Sunday, March 4, 2012


 The first stitch is the one I've used the most often: the fell stitch. It can also be called hem stitching, since it's used very often to finish hems. The fabric closest to you is the side on top. Put the needle through that to start, then pick up a thread of the fabric below, just next to where the needle comes out. Push the needle sideways through a few threads of the top fabric, and repeat.

(All of the images on the right can be enlarged by clicking on them.)

The other side of the fabric. As you can see, even with the black thread the stitches don't show much at all.

This next stitch is a running back stitch. It does exactly what the name implies: it combines a running stitch with a back stitch. It isn't as strong as a back stitch, but it's a lot faster to do.

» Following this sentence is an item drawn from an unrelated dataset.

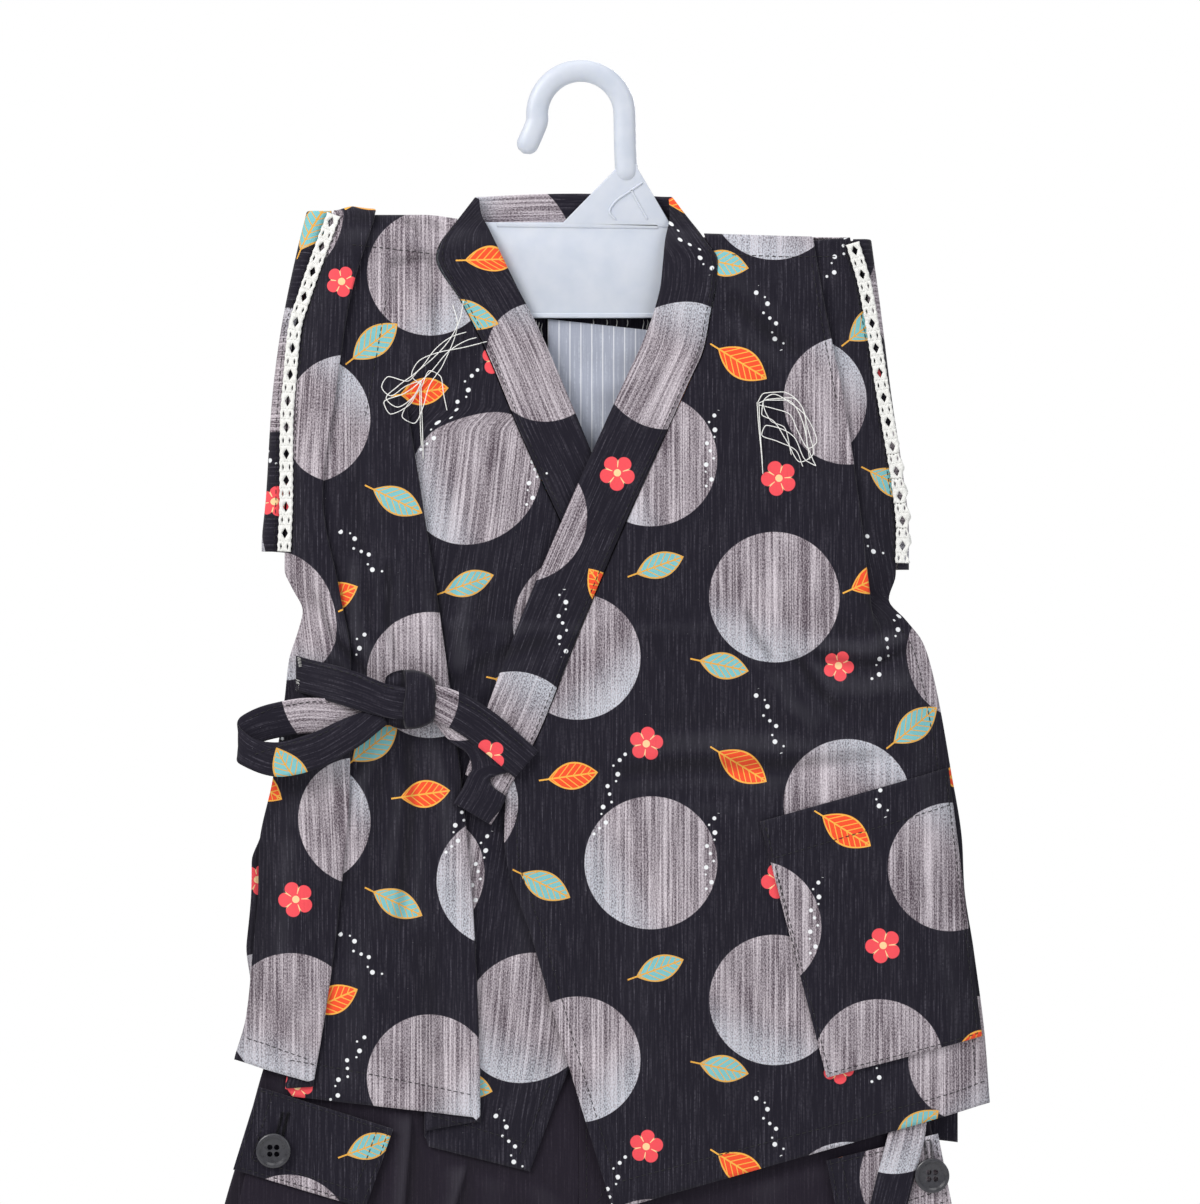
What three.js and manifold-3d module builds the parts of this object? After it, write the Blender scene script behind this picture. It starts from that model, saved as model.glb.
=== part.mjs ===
// A child's jinbei set, a wrap top and shorts, hanging flat on a plastic header hanger.
// Millimetres. +Z is up, -Y is the front, and +X is the wearer's left.
// The origin is the top of the hook's inside, where a rod carries the hanger.
import * as THREE from "three";
import { mergeVertices } from "three/addons/utils/BufferGeometryUtils.js";
import Module from "manifold-3d";

const wasm = await Module();
wasm.setup();

// Cloth and seams
const CLOTH = 1; // thickness of one layer
const BAND = 1.6; // thickness of the folded neckband
const STRAP = 1.2; // thickness of a tie
const SEAM = 0.5; // sideways room at a slanting seam, about 0.3 across it
const CLEAR = 0.35; // room between layers that lie on each other
const STEP = CLOTH + CLEAR; // from one layer's middle to the next
const TURN = STEP / 2; // radius of a fold

// How deep the cloth lies on each side of the middle plane
const SHOULDER_GAP = 0.4; // from the middle plane to a panel's end on the shoulder
const SHOULDER_TURN = 2; // radius of the turn over the shoulder
const SETTLE = 44; // drop over which the rows stop following the shoulder's line
const TAPER = 18; // width over which a panel comes together with the next at its side
const FLAT = [
  { z: -56, depth: 2.4 },
  { z: -250, depth: 2.4 },
  { z: -320, depth: 2.75 },
];
const SIDE_DEPTH = [
  { z: -56, depth: 2 },
  { z: -205, depth: 2 },
  { z: -232, depth: 0.72 },
  { z: -320, depth: 0.72 },
  { z: -350, depth: 2.75 },
];
const BACK_HOLLOW = { depth: 1.2, halfWidth: 66, bottom: -224, fade: 40 };

// Levels of the front's layers over the innermost one
const TUCK_START = 0.4; // the right front under its tuck
const OVER = 3; // the left front over the right one
const BAND_LIFT = 0.3;

// Right front, which lies underneath. Its side edge is at -X.
const RIGHT_RIDGE = [
  { x: -130, z: -56.4 },
  { x: -108, z: -56.6 },
  { x: -90, z: -58.6 },
  { x: -69, z: -58.6 },
  { x: -53, z: -60.4 },
];
const RIGHT_SIDE = [
  { z: -56, x: -108 },
  { z: -72, x: -113.5 },
  { z: -96, x: -121.4 },
  { z: -114, x: -125.6 },
  { z: -141, x: -128 },
  { z: -183, x: -128.9 },
  { z: -214, x: -129.8 },
  { z: -222, x: -126.5 },
  { z: -232, x: -121.9 },
  { z: -240, x: -123.7 },
  { z: -254, x: -128 },
  { z: -270, x: -129.8 },
  { z: -306, x: -135.1 },
  { z: -336, x: -141 },
  { z: -354, x: -141.3 },
  { z: -378, x: -143.4 },
  { z: -409, x: -146.5 },
  { z: -428, x: -151.8 },
];
const RIGHT_FRONT_EDGE = [
  { z: -56, x: -53.6 },
  { z: -60.1, x: -53.6 },
  { z: -71.9, x: -61.4 },
  { z: -77, x: -63 },
  { z: -96, x: -52.3 },
  { z: -117, x: -41.8 },
  { z: -154.7, x: -26 },
  { z: -193, x: -8.5 },
  { z: -311, x: 45 },
  { z: -325, x: 44 },
  { z: -370, x: 27 },
  { z: -404, x: 10 },
  { z: -434.5, x: -5.3 },
  { z: -477, x: -21.7 },
];
// The shoulder tuck runs on as a fold to the hem, and a pleat opens below its stitching.
const RIGHT_FOLDS = [
  { z: -56, tuck: -90, tuckDepth: 9, pleat: -78, pleatDepth: 4 },
  { z: -98, tuck: -101.6, tuckDepth: 9, pleat: -77, pleatDepth: 4 },
  { z: -137, tuck: -107.4, tuckDepth: 8, pleat: -76, pleatDepth: 4 },
  { z: -182, tuck: -113, tuckDepth: 7, pleat: -69.8, pleatDepth: 6 },
  { z: -224, tuck: -105.6, tuckDepth: 7, pleat: -63.3, pleatDepth: 9 },
  { z: -253, tuck: -100.8, tuckDepth: 9, pleat: -59.2, pleatDepth: 11 },
  { z: -306, tuck: -101.2, tuckDepth: 11, pleat: -52.5, pleatDepth: 15 },
  { z: -360, tuck: -105.6, tuckDepth: 12, pleat: -47.5, pleatDepth: 19 },
  { z: -404, tuck: -111.3, tuckDepth: 12, pleat: -45.2, pleatDepth: 21 },
  { z: -438, tuck: -117, tuckDepth: 12, pleat: -44.2, pleatDepth: 24 },
];
const PLEAT_START = { top: -124, full: -138, folded: -154 };
// How much lower than the side each fold's end hangs at the hem
const RIGHT_HEM = { side: 0, tuck: 11, pleat: 27, pleatInside: 35, edge: 49, from: -250, hem: -428 };
const RIGHT_ROWS = [
  0, 0.5, 1.8, 5, 12, 20, 40, 60, 70, 82, 98, 114, 126, 142, 158, 167, 176, 184, 198, 224, 250, 278,
  304, 330, 354, 372,
];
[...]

To make it, for every back stitch you make, put the needle through the fabric twice like a running stitch, then back stitch, and repeat.

 The next stitch combines the last two: the flat fell. Put the two pieces of fabric together, offsetting one by 1/8". Stitch them together: in this example I used a running back stitch, but for the Regency shirt I used a regular back stitch so it would be stronger. (This is also what the above running back stitch looks like when it's finished.)

Fold the overlapped edge down, and then fold again along the stitch line so that the fabric now likes flat. Using the fell stitch, sew along the open hem to hold it down. This is what it will look like from the back.

And this is what it looks like from the front.

 The final stitch is the rolled hem. Using your fingers, crease about 1/8" of the fabric, put the thread through the top of it, then stitch below the crease by about another 1/8", catching one thread. Moving diagonally, put the needle through a thread or two of the folded edge.

You can load a couple of these stitches on the thread before pulling them tight, which rolls the hem up and finishes it.